╭──
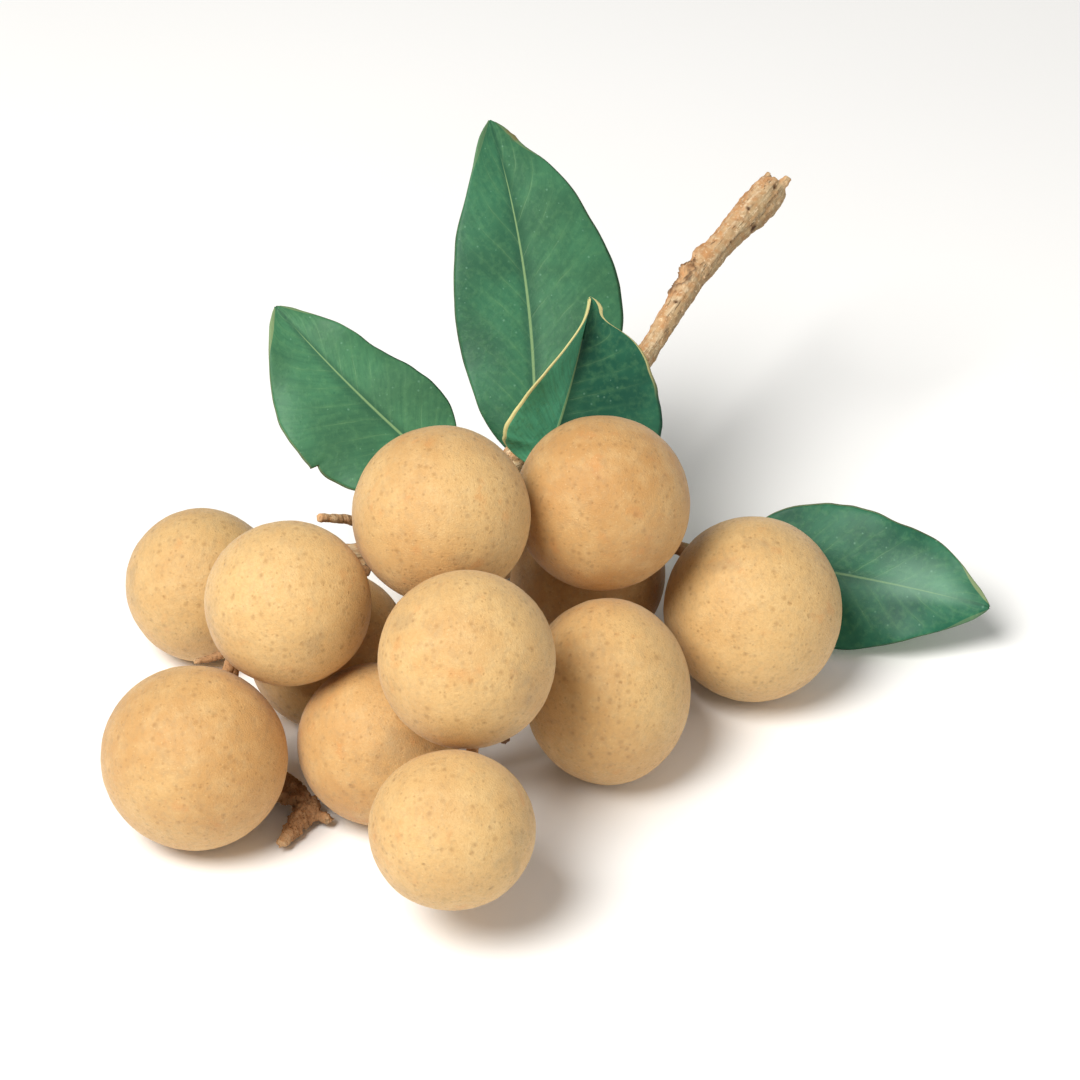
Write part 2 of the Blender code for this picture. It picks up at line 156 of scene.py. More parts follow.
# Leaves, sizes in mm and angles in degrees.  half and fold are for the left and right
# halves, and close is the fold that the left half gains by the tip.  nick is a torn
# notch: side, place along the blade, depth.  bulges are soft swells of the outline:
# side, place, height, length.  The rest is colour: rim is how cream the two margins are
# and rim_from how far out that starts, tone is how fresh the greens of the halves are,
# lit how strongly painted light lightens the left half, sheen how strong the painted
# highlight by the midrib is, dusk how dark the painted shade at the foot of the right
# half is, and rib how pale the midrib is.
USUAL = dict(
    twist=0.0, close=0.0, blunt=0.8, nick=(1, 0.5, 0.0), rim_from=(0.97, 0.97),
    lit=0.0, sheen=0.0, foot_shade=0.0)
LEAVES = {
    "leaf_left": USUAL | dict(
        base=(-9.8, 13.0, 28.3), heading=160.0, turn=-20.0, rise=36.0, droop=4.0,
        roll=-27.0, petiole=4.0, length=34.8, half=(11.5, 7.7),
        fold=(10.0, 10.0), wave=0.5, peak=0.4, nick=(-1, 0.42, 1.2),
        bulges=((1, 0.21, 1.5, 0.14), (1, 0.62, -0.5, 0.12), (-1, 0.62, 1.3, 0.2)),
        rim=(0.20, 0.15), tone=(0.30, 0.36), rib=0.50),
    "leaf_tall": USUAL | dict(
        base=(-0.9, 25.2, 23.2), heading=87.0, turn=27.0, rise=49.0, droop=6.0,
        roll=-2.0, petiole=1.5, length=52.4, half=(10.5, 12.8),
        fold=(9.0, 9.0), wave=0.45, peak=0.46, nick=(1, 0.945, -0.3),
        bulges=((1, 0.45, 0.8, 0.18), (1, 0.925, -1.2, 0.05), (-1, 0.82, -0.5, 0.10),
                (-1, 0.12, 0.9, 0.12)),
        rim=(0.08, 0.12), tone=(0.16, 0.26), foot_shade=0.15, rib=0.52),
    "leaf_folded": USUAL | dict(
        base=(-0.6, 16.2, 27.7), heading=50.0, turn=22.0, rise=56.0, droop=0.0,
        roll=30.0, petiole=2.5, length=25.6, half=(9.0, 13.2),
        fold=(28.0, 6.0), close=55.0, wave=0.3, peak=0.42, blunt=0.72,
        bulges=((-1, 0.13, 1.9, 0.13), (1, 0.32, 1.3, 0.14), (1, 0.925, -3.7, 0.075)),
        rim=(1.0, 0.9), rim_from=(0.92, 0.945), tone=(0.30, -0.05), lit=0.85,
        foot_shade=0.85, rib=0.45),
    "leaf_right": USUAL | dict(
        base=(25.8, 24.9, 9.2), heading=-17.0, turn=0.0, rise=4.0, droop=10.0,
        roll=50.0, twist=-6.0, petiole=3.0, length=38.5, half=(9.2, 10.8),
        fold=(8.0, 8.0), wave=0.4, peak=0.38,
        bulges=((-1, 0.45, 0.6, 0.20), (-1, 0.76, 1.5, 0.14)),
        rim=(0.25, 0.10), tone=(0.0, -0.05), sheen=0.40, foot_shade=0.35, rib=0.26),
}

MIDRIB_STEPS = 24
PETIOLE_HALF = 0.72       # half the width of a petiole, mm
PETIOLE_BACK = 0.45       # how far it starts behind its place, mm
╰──
* **What is required**
Return all of the data precisely as it appears.

* **Completed exercise**
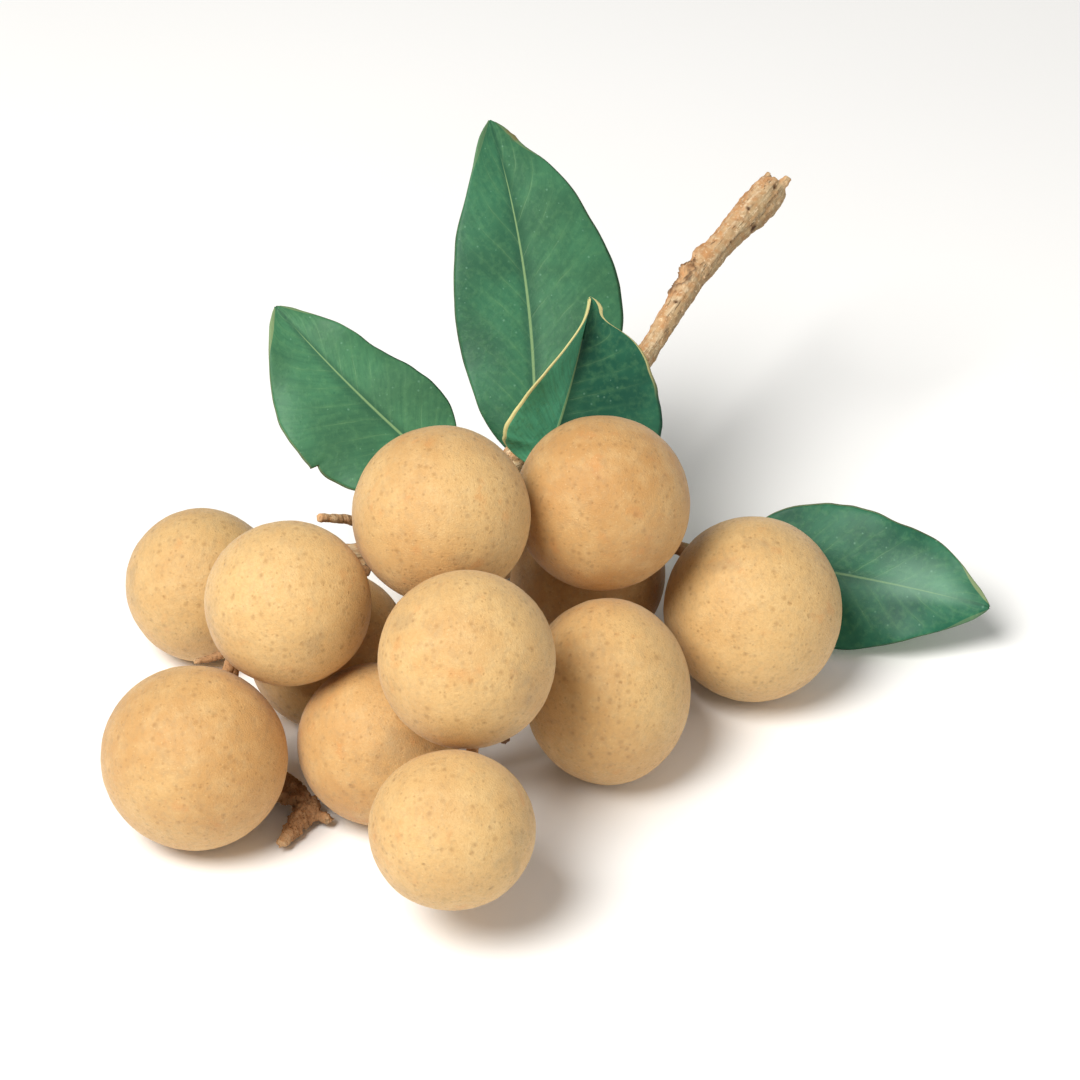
Write part 2 of the Blender code for this picture. It picks up at line 156 of scene.py. More parts follow.
# Leaves, sizes in mm and angles in degrees.  half and fold are for the left and right
# halves, and close is the fold that the left half gains by the tip.  nick is a torn
# notch: side, place along the blade, depth.  bulges are soft swells of the outline:
# side, place, height, length.  The rest is colour: rim is how cream the two margins are
# and rim_from how far out that starts, tone is how fresh the greens of the halves are,
# lit how strongly painted light lightens the left half, sheen how strong the painted
# highlight by the midrib is, dusk how dark the painted shade at the foot of the right
# half is, and rib how pale the midrib is.
USUAL = dict(
    twist=0.0, close=0.0, blunt=0.8, nick=(1, 0.5, 0.0), rim_from=(0.97, 0.97),
    lit=0.0, sheen=0.0, foot_shade=0.0)
LEAVES = {
    "leaf_left": USUAL | dict(
        base=(-9.8, 13.0, 28.3), heading=160.0, turn=-20.0, rise=36.0, droop=4.0,
        roll=-27.0, petiole=4.0, length=34.8, half=(11.5, 7.7),
        fold=(10.0, 10.0), wave=0.5, peak=0.4, nick=(-1, 0.42, 1.2),
        bulges=((1, 0.21, 1.5, 0.14), (1, 0.62, -0.5, 0.12), (-1, 0.62, 1.3, 0.2)),
        rim=(0.20, 0.15), tone=(0.30, 0.36), rib=0.50),
    "leaf_tall": USUAL | dict(
        base=(-0.9, 25.2, 23.2), heading=87.0, turn=27.0, rise=49.0, droop=6.0,
        roll=-2.0, petiole=1.5, length=52.4, half=(10.5, 12.8),
        fold=(9.0, 9.0), wave=0.45, peak=0.46, nick=(1, 0.945, -0.3),
        bulges=((1, 0.45, 0.8, 0.18), (1, 0.925, -1.2, 0.05), (-1, 0.82, -0.5, 0.10),
                (-1, 0.12, 0.9, 0.12)),
        rim=(0.08, 0.12), tone=(0.16, 0.26), foot_shade=0.15, rib=0.52),
    "leaf_folded": USUAL | dict(
        base=(-0.6, 16.2, 27.7), heading=50.0, turn=22.0, rise=56.0, droop=0.0,
        roll=30.0, petiole=2.5, length=25.6, half=(9.0, 13.2),
        fold=(28.0, 6.0), close=55.0, wave=0.3, peak=0.42, blunt=0.72,
        bulges=((-1, 0.13, 1.9, 0.13), (1, 0.32, 1.3, 0.14), (1, 0.925, -3.7, 0.075)),
        rim=(1.0, 0.9), rim_from=(0.92, 0.945), tone=(0.30, -0.05), lit=0.85,
        foot_shade=0.85, rib=0.45),
    "leaf_right": USUAL | dict(
        base=(25.8, 24.9, 9.2), heading=-17.0, turn=0.0, rise=4.0, droop=10.0,
        roll=50.0, twist=-6.0, petiole=3.0, length=38.5, half=(9.2, 10.8),
        fold=(8.0, 8.0), wave=0.4, peak=0.38,
        bulges=((-1, 0.45, 0.6, 0.20), (-1, 0.76, 1.5, 0.14)),
        rim=(0.25, 0.10), tone=(0.0, -0.05), sheen=0.40, foot_shade=0.35, rib=0.26),
}

MIDRIB_STEPS = 24
PETIOLE_HALF = 0.72       # half the width of a petiole, mm
PETIOLE_BACK = 0.45       # how far it starts behind its place, mm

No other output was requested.